**WHAT IS REQUIRED:**
Across the data below, how many lines hold "model"? Answer with that number and nothing else.

**DATA PROVIDED:**
════
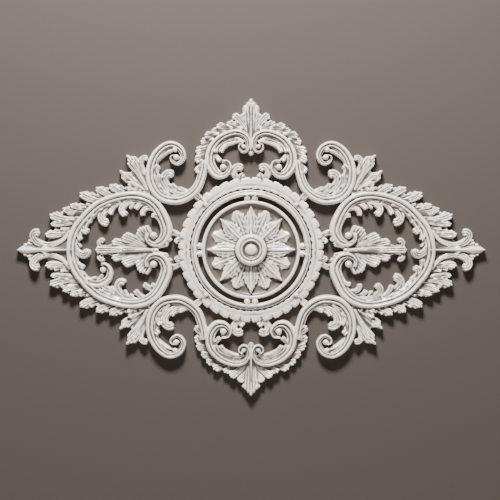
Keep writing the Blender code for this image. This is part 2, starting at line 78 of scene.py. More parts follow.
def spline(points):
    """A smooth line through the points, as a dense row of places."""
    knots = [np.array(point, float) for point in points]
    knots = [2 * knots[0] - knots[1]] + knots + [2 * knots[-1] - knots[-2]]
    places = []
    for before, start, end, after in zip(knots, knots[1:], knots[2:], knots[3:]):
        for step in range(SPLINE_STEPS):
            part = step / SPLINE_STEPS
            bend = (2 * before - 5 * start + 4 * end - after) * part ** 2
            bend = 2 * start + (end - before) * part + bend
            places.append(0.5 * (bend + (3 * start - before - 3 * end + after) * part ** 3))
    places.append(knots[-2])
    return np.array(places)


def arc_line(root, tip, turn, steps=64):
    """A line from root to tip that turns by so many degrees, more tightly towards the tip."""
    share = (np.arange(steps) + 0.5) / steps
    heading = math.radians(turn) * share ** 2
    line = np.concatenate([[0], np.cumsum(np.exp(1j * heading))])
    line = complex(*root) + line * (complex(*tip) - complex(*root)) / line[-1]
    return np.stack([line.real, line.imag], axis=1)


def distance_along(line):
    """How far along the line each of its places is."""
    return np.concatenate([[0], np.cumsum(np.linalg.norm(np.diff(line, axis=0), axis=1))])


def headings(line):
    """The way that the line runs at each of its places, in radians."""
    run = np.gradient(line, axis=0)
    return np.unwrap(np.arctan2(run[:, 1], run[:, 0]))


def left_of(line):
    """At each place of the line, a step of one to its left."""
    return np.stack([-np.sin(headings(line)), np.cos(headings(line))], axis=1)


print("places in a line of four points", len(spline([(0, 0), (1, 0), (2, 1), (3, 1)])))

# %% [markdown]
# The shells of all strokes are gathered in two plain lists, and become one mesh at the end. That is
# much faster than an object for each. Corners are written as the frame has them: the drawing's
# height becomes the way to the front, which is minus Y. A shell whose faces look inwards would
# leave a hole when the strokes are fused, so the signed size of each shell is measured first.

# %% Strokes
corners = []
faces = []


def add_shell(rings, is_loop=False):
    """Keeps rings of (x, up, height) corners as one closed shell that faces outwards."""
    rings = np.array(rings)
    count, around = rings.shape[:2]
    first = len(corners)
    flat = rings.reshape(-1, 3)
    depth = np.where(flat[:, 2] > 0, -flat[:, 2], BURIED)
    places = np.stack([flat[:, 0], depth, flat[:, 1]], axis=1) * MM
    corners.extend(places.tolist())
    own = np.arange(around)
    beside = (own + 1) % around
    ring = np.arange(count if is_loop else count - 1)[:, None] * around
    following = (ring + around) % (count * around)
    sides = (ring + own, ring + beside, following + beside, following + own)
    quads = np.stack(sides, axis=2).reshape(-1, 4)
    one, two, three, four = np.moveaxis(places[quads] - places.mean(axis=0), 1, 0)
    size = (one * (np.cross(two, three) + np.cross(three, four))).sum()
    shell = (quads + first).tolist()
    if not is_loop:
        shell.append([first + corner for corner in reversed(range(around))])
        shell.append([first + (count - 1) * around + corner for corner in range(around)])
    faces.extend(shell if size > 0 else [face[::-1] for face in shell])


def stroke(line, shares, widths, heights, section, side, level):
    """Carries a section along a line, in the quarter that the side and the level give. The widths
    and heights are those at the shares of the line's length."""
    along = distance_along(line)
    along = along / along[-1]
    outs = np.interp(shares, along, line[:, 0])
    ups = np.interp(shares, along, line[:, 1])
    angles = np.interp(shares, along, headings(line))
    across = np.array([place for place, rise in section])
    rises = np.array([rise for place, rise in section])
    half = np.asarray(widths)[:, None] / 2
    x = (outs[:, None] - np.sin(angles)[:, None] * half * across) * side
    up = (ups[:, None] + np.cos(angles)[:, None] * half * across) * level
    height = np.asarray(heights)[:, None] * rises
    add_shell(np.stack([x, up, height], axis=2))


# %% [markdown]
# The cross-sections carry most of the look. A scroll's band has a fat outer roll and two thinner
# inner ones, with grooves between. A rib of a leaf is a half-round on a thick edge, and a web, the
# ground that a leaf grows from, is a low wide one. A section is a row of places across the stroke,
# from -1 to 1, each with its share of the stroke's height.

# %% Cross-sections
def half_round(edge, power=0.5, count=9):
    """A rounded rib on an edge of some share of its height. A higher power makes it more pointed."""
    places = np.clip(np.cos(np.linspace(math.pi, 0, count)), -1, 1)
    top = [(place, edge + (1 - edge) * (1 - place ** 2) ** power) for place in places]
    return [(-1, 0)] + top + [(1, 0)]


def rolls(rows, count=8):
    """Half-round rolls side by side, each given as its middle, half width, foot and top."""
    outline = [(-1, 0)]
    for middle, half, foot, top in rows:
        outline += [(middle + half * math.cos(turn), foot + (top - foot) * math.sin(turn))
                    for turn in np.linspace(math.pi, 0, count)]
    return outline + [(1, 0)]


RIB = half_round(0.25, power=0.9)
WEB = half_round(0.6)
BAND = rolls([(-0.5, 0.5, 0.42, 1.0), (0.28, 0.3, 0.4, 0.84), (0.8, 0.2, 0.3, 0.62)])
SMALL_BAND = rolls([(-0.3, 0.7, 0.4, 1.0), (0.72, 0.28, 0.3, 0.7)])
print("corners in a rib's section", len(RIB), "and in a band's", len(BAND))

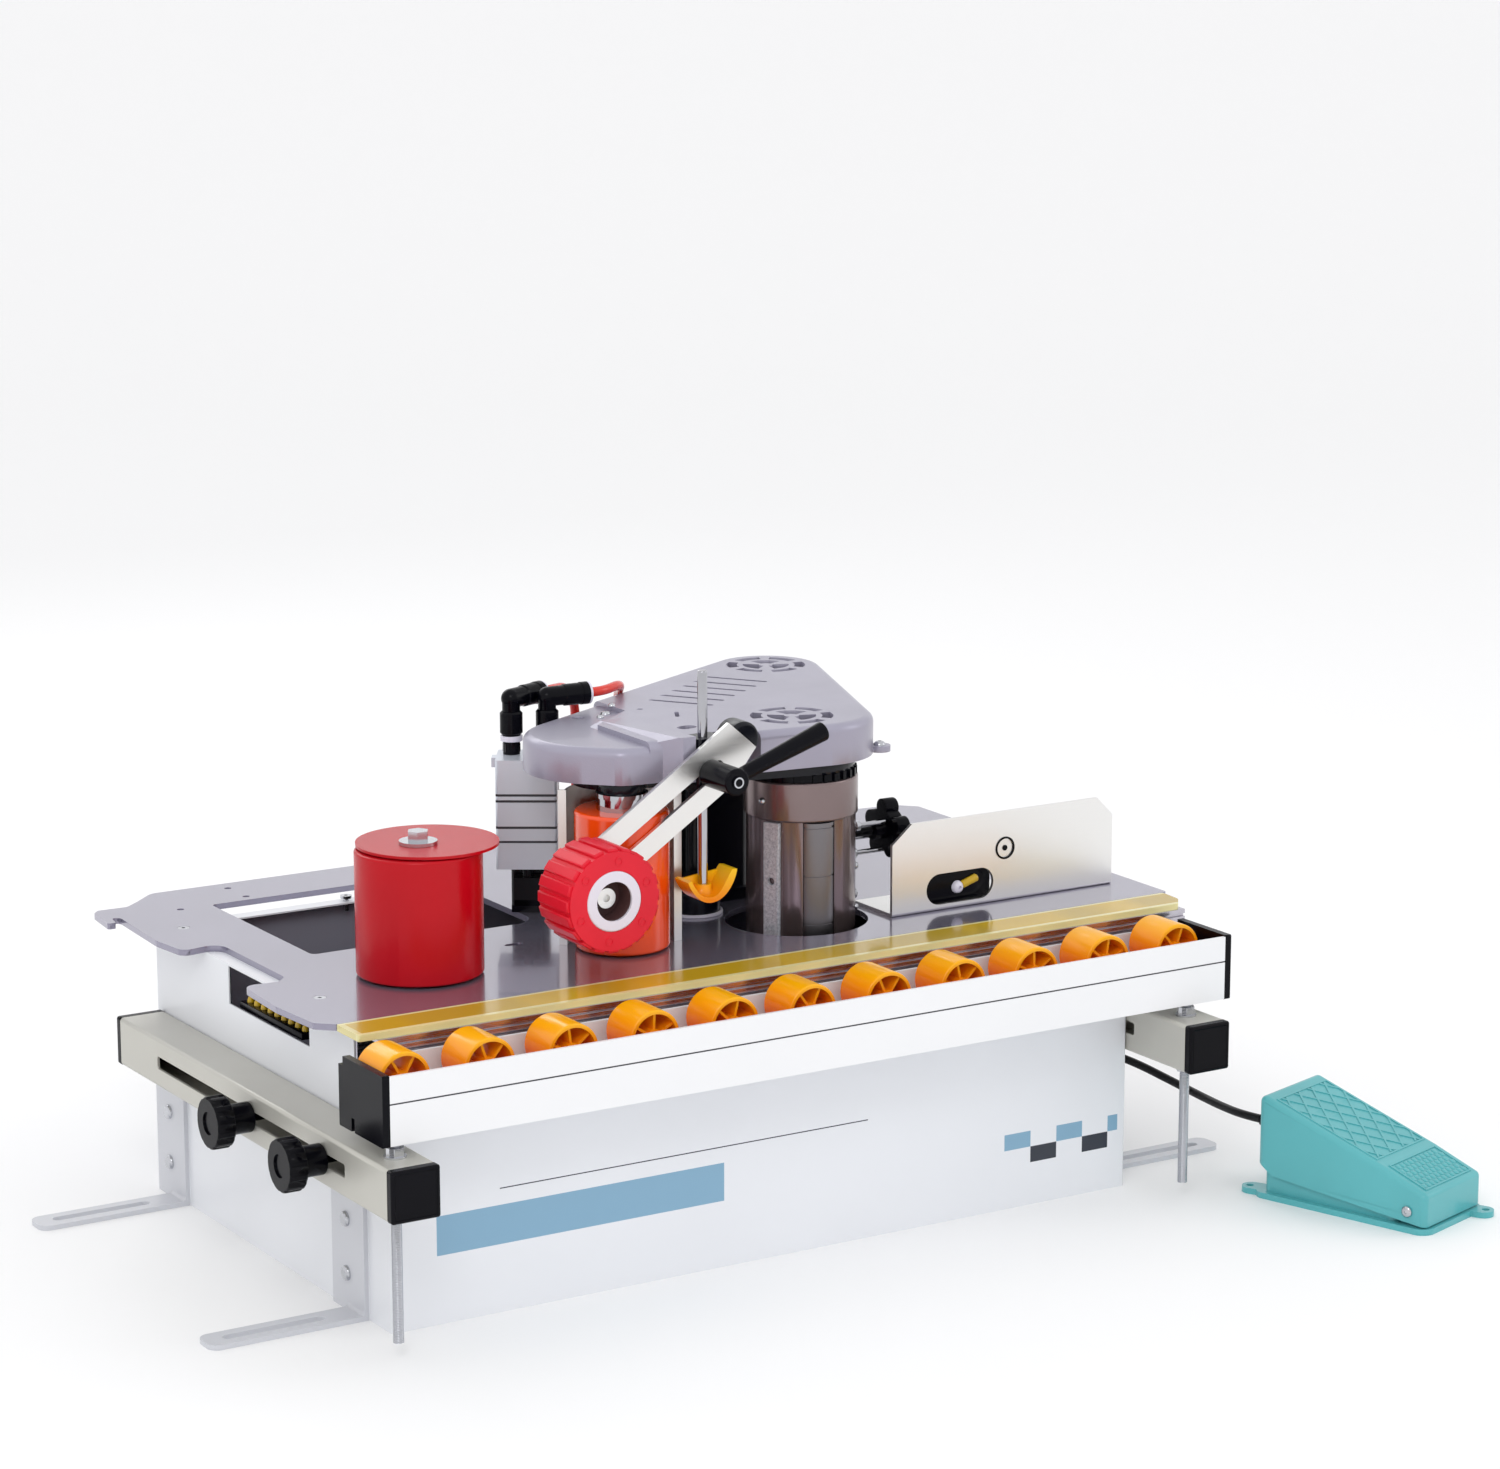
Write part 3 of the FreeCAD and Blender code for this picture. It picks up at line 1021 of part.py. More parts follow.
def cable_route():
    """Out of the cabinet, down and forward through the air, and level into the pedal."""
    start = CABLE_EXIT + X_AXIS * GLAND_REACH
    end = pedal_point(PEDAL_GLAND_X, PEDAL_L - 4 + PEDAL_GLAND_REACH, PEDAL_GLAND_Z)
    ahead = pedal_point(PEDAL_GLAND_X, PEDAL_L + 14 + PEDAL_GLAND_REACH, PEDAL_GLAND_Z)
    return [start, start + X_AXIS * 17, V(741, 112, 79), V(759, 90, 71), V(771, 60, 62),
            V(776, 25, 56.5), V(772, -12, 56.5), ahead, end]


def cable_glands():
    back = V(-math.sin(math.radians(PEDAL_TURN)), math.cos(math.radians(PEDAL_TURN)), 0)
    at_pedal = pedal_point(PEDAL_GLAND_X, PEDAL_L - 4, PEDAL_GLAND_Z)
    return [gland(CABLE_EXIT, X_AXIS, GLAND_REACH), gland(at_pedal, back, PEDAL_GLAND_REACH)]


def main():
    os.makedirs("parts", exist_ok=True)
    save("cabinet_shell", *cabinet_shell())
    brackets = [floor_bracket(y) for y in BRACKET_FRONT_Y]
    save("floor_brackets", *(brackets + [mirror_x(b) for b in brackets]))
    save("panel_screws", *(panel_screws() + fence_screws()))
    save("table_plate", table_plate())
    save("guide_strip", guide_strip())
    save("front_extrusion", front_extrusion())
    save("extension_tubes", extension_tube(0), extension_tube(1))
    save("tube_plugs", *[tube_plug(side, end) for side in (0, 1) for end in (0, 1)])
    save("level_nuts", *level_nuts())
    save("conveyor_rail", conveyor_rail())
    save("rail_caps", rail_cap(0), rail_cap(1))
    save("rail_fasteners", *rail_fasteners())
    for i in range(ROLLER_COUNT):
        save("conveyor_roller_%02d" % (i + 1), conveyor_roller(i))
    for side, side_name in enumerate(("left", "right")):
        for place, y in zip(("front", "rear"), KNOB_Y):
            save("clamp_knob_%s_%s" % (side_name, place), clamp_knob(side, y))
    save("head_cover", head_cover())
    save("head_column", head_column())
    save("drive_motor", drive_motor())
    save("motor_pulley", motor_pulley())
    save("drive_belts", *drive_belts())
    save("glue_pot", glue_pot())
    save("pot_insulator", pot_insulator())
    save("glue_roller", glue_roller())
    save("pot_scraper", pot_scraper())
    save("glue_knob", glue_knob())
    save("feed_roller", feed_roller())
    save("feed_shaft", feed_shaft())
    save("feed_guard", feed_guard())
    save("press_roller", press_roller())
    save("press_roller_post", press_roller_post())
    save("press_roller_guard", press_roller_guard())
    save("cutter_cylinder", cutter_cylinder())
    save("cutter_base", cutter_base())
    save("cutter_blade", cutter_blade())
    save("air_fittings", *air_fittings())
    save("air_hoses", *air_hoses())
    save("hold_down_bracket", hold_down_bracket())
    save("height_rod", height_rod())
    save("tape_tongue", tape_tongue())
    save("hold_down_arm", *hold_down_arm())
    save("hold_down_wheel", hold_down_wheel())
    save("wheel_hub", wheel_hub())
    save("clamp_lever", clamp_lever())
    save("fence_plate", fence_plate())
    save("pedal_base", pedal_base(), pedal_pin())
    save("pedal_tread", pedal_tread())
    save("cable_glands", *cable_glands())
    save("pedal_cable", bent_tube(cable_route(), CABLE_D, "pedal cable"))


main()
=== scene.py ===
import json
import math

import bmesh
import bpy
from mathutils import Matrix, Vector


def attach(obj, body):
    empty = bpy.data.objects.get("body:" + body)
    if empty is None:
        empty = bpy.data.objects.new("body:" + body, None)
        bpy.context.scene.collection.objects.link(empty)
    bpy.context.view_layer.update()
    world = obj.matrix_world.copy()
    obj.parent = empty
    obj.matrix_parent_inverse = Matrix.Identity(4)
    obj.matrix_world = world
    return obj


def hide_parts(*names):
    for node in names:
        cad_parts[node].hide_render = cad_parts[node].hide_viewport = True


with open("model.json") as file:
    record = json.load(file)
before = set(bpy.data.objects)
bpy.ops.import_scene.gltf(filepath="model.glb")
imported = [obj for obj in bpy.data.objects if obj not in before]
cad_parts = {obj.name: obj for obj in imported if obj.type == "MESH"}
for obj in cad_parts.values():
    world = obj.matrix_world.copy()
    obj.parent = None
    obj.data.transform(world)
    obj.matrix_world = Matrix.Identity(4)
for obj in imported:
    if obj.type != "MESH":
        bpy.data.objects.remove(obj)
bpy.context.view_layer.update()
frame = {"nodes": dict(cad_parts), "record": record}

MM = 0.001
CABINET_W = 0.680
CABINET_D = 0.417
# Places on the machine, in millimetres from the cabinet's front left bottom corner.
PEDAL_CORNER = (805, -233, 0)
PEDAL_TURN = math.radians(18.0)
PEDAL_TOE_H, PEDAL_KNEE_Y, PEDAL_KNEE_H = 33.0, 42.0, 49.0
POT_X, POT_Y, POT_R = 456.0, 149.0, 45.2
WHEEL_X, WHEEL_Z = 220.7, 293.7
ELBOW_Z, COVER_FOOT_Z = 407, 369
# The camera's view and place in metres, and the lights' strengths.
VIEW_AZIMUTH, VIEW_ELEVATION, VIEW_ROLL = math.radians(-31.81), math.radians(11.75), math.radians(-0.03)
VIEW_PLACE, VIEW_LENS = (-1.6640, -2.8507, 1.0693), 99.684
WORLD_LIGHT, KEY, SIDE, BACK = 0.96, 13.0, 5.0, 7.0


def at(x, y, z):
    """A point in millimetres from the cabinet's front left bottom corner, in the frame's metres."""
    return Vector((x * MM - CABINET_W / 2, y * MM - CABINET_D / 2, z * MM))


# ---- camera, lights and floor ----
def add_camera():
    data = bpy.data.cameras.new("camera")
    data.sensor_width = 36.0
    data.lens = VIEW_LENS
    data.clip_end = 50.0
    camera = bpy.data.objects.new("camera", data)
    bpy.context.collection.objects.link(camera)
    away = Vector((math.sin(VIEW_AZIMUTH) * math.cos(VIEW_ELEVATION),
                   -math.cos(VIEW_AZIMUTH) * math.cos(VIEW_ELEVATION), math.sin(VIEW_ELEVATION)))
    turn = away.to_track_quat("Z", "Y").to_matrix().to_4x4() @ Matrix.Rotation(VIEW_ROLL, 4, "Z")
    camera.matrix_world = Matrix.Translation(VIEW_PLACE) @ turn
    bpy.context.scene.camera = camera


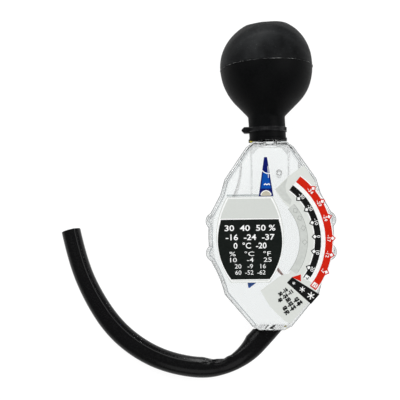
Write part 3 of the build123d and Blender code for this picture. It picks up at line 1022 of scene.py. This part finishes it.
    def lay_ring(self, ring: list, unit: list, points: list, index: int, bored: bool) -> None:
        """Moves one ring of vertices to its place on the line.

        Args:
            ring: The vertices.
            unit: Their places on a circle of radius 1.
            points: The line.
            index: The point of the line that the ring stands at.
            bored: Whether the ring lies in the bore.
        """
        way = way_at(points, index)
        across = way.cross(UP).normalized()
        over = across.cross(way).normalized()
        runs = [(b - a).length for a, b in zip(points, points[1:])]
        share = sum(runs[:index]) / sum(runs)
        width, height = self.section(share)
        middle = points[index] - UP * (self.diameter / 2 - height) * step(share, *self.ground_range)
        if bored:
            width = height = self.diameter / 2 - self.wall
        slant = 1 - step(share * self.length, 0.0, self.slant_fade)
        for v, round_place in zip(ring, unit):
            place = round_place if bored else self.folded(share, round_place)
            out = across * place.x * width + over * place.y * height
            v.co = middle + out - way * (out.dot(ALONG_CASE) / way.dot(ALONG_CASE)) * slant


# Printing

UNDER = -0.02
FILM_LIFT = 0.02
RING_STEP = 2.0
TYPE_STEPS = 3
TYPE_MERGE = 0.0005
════
**PROBLEM SOLUTION:**
2